*Required task*.
The line containing "knot_r = 3.2; // [2.6:0.1:3.6]" marks the end: quote every line from the start of the records below through it, word for word.

Stored items:
··········

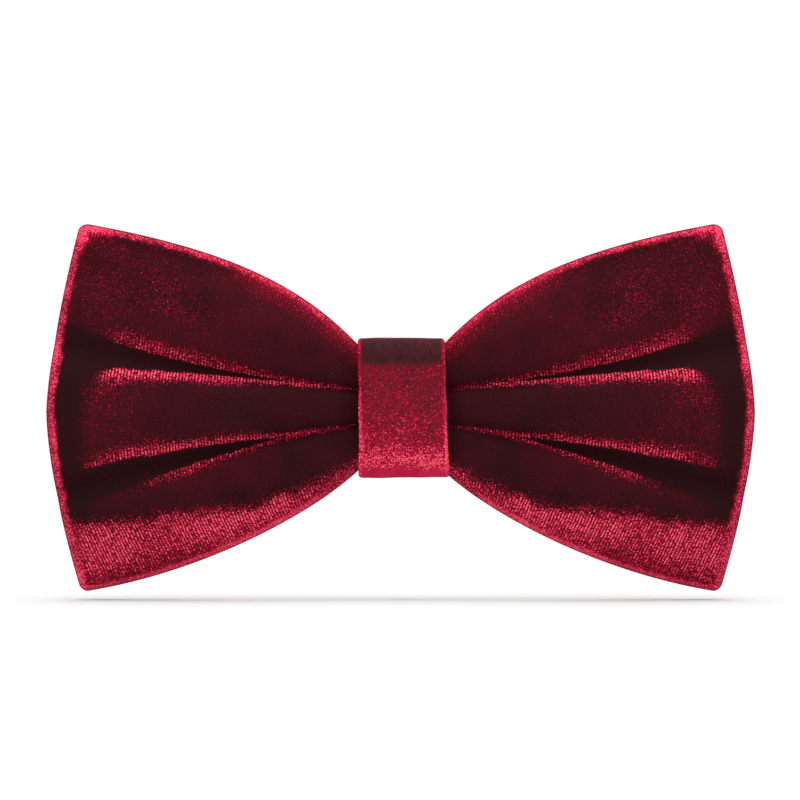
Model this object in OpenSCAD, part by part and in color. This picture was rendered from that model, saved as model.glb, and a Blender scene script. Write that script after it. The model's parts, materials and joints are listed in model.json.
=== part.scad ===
// Pre-tied butterfly bow tie in velvet, with a two-jaw collar clip behind its knot.
// X runs across the bow, Z is up, and the front faces -Y.
// The origin is the middle of the clip plate's rear face, where the collar lies.

/* [Bow] */
// Width across both wings
bow_w = 120; // [110:1:130]
// Height of the wing ends
bow_h = 62; // [56:1:68]
// How far the middle of a wing end stands out past its corners
end_bulge = 5.7; // [4:0.1:8]
// Height of the gathered waist where it leaves the knot
waist_h = 20; // [18.8:0.1:20.2]
// Height of the waist under its binding thread
bound_h = 18.4; // [17:0.1:18.6]
// Depth of the pleats at the waist
waist_fold = 2.2; // [1:0.1:2.3]
// Depth of the pleats at the wing ends
end_fold = 1.2; // [0.4:0.1:2]
// How far above and below the middle each pleat lies, as a share of the half height
pleat_at = 0.28; // [0.2:0.01:0.36]
// How far the wing ends sweep back from the plane of the waist
end_sweep = 0.8; // [0:0.1:1.2]

/* [Cloth] */
// Thickness of the velvet panels
velvet_t = 1.2; // [1:0.05:1.25]
// Thickness of the interlining between the panels
interlining_t = 0.9; // [0.7:0.05:1]
// Diameter of the sewing thread
thread_d = 0.3; // [0.2:0.02:0.34]

/* [Knot] */
// Width of the knot across the bow
knot_w = 15; // [13:0.5:17]
// Height of the knot
knot_h = 23.6; // [23.6:0.1:25]
// Depth of the knot from front to back
knot_d = 10; // [10:0.1:11]
// Thickness of the knot's velvet
wrap_t = 1.1; // [0.8:0.05:1.15]
// Thickness of the stiffening strip inside the knot
lining_t = 0.5; // [0.3:0.05:0.55]
// Radius of the knot's long edges
knot_r = 3.2; // [2.6:0.1:3.6]

/* [Clip] */
// Length of the clip plate
clip_l = 44; // [42:1:48]
// Height of the clip plate
clip_h = 9; // [9:0.1:10]
// Thickness of the plate's steel
plate_t = 0.8; // [0.6:0.05:0.9]
// Thickness of the jaws' and ears' steel
sheet_t = 0.6; // [0.5:0.05:0.65]
// Distance of each pin from the middle of the clip
pivot_x = 8.5; // [8.5:0.1:9.5]
// Height of each pin behind the plate
pivot_y = 1.9; // [1.9:0.05:2.1]
// Radius of the pins
pin_r = 0.6; // [0.5:0.05:0.65]
// Diameter of the spring wire
wire_d = 0.45; // [0.35:0.05:0.45]
// Number of teeth on each jaw
teeth = 5; // [4:1:7]

/* [Keeper] */
// Width of the ribbon that holds the clip
keeper_w = 6.4; // [5:0.2:6.6]
// Length of the ribbon's hold above and below the clip's middle
keeper_reach = 9.6; // [9:0.1:9.8]
// Thickness of the ribbon
keeper_t = 0.6; // [0.4:0.05:0.65]

/* [Hidden] */
$fn = 48;

crimson = "#6e0a1c";
thread_red = "#4c0713";
lining_grey = "#d8d4cc";
ribbon_black = "#1c1618";
nickel = "#c9cacc";

// Room left between parts that only lie against each other
slack = 0.05;
// Room round a pin in the jaw that turns on it, and in the ears that hold it
running = 0.05;
held = 0.02;

knot_back = -plate_t - 2 * slack;
knot_y = knot_back - knot_d / 2;

// ---- The outline of a wing ----

// Half length of the waist that the knot covers, and of the part that is bound with thread
waist_x = knot_w / 2 + 0.1;
bound_x = 2.5;
// Where the curve of the upper and lower edges is pulled to, as [share of the wing, share of the height]
upper_pull = [[0.15, 0.65], [0.5, 0.87]];
lower_pull = [[0.17, 0.62], [0.52, 0.85]];

function mix(a, b, t) = a + (b - a) * t;
function bezier(a, b, c, d, t) =
    a * pow(1 - t, 3) + 3 * b * t * pow(1 - t, 2) + 3 * c * t * t * (1 - t) + d * pow(t, 3);

// u runs from -1 at the bow's middle, through 0 at the knot's side, to 1 at the wing's end.
// v runs from -1 at the lower edge to 1 at the upper edge.
function pull(v) = v < 0 ? lower_pull : upper_pull;
function end_x(v) = bow_w / 2 - end_bulge * pow(abs(v), 1.5);
function wing_x(u, v) =
    let (p = pull(v), reach = bezier(0, p[0][0], p[1][0], 1, u))
    mix(waist_x, end_x(v), reach);
function half_height(u, v) =
    let (p = pull(v), low = waist_h / 2, high = bow_h / 2)
    bezier(low, p[0][1] * high, p[1][1] * high, high, u);
function waist_height(u) =
    let (x = (1 + u) * waist_x, t = max(0, (x - bound_x) / (waist_x - bound_x)))
    mix(bound_h, waist_h, t) / 2;
function sheet_x(u, v) = u < 0 ? (1 + u) * waist_x : wing_x(u, v);
function sheet_z(u, v) = v * (u < 0 ? waist_height(u) : half_height(u, v));

// ---- The pleats ----

pleat_w = 0.13;
function valley(v, at) = exp(-pow((v - at) / pleat_w, 2));
function pleats(v) = valley(v, pleat_at) + valley(v, -pleat_at) - 0.5;
function fold(u) = mix(waist_fold, end_fold, max(0, u));
function sheet_y(u, v) = knot_y + end_sweep * pow(max(0, u), 2) + fold(u) * pleats(v);

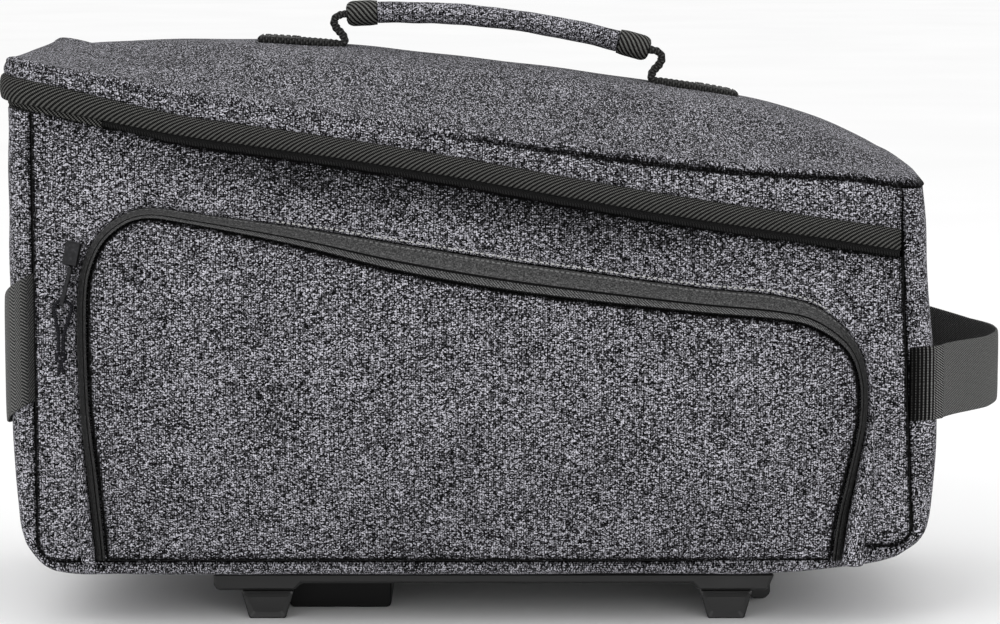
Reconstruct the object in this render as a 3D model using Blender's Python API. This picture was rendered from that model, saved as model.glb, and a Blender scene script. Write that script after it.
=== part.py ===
"""Bicycle trunk bag: a padded fabric bag with a domed lid that clips on a rear rack.

The bag stands on its rack adapter. +X runs along the bag from the tall end to the
low end with the pull loop, +Y runs across it and +Z is up. The origin is on the
ground, under the middle of the bag's box.
"""
from collections import namedtuple
import math

import bmesh
import bpy
import numpy as np

# Main sizes, in metres
BODY_LENGTH = 0.3690  # over the bulging end panels
LOOP_REACH = 0.0292  # pull loop beyond the low end
SEAM_HALF_WIDTH = 0.0865  # centre plane to the seams of the side panels
TALL_HEIGHT = 0.1989  # underside to the top of the zip flap at the tall end
LOW_HEIGHT = 0.1395  # the same at the low end
WALL = 0.003  # padded fabric
GAP = 0.0003  # clearance between neighbouring pieces
EDGE = 0.0008  # thickness that is left at a turned-in fabric edge
EDGE_ROLL = 0.0045  # width over which a padded edge rolls down to its seam

# Rack adapter
FOOT_DROP = 0.0113  # below the adapter's end pads
PAD_THICKNESS = 0.0070
PLATE_THICKNESS = 0.0042
PLATE_HALF_WIDTH = 0.066
PLATE_LENGTH = 0.223
PLATE_SHIFT = -0.007  # middle of the plate from the origin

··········

*Task result*.
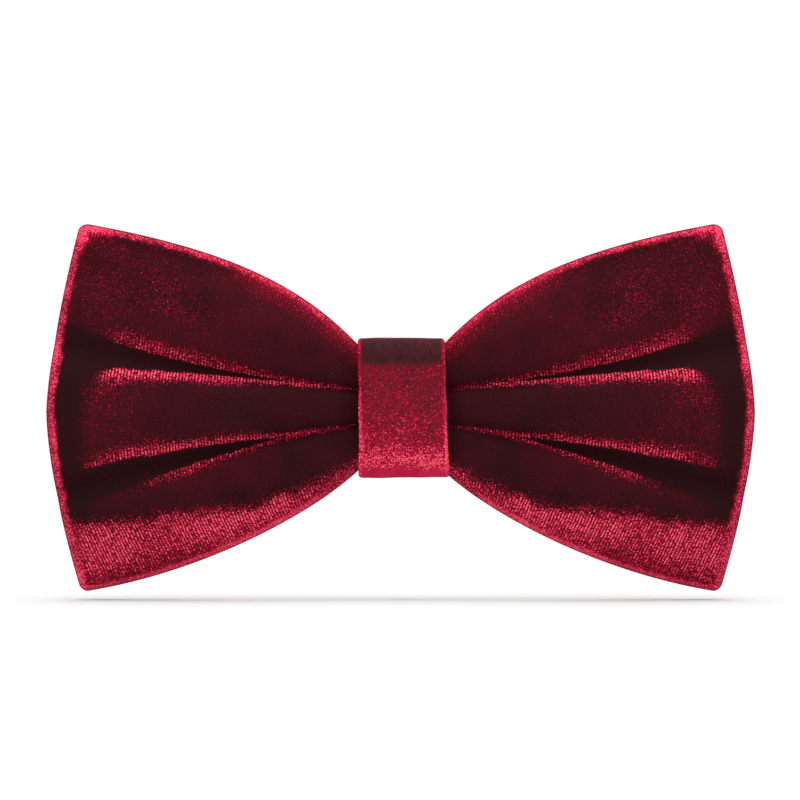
Model this object in OpenSCAD, part by part and in color. This picture was rendered from that model, saved as model.glb, and a Blender scene script. Write that script after it. The model's parts, materials and joints are listed in model.json.
=== part.scad ===
// Pre-tied butterfly bow tie in velvet, with a two-jaw collar clip behind its knot.
// X runs across the bow, Z is up, and the front faces -Y.
// The origin is the middle of the clip plate's rear face, where the collar lies.

/* [Bow] */
// Width across both wings
bow_w = 120; // [110:1:130]
// Height of the wing ends
bow_h = 62; // [56:1:68]
// How far the middle of a wing end stands out past its corners
end_bulge = 5.7; // [4:0.1:8]
// Height of the gathered waist where it leaves the knot
waist_h = 20; // [18.8:0.1:20.2]
// Height of the waist under its binding thread
bound_h = 18.4; // [17:0.1:18.6]
// Depth of the pleats at the waist
waist_fold = 2.2; // [1:0.1:2.3]
// Depth of the pleats at the wing ends
end_fold = 1.2; // [0.4:0.1:2]
// How far above and below the middle each pleat lies, as a share of the half height
pleat_at = 0.28; // [0.2:0.01:0.36]
// How far the wing ends sweep back from the plane of the waist
end_sweep = 0.8; // [0:0.1:1.2]

/* [Cloth] */
// Thickness of the velvet panels
velvet_t = 1.2; // [1:0.05:1.25]
// Thickness of the interlining between the panels
interlining_t = 0.9; // [0.7:0.05:1]
// Diameter of the sewing thread
thread_d = 0.3; // [0.2:0.02:0.34]

/* [Knot] */
// Width of the knot across the bow
knot_w = 15; // [13:0.5:17]
// Height of the knot
knot_h = 23.6; // [23.6:0.1:25]
// Depth of the knot from front to back
knot_d = 10; // [10:0.1:11]
// Thickness of the knot's velvet
wrap_t = 1.1; // [0.8:0.05:1.15]
// Thickness of the stiffening strip inside the knot
lining_t = 0.5; // [0.3:0.05:0.55]
// Radius of the knot's long edges
knot_r = 3.2; // [2.6:0.1:3.6]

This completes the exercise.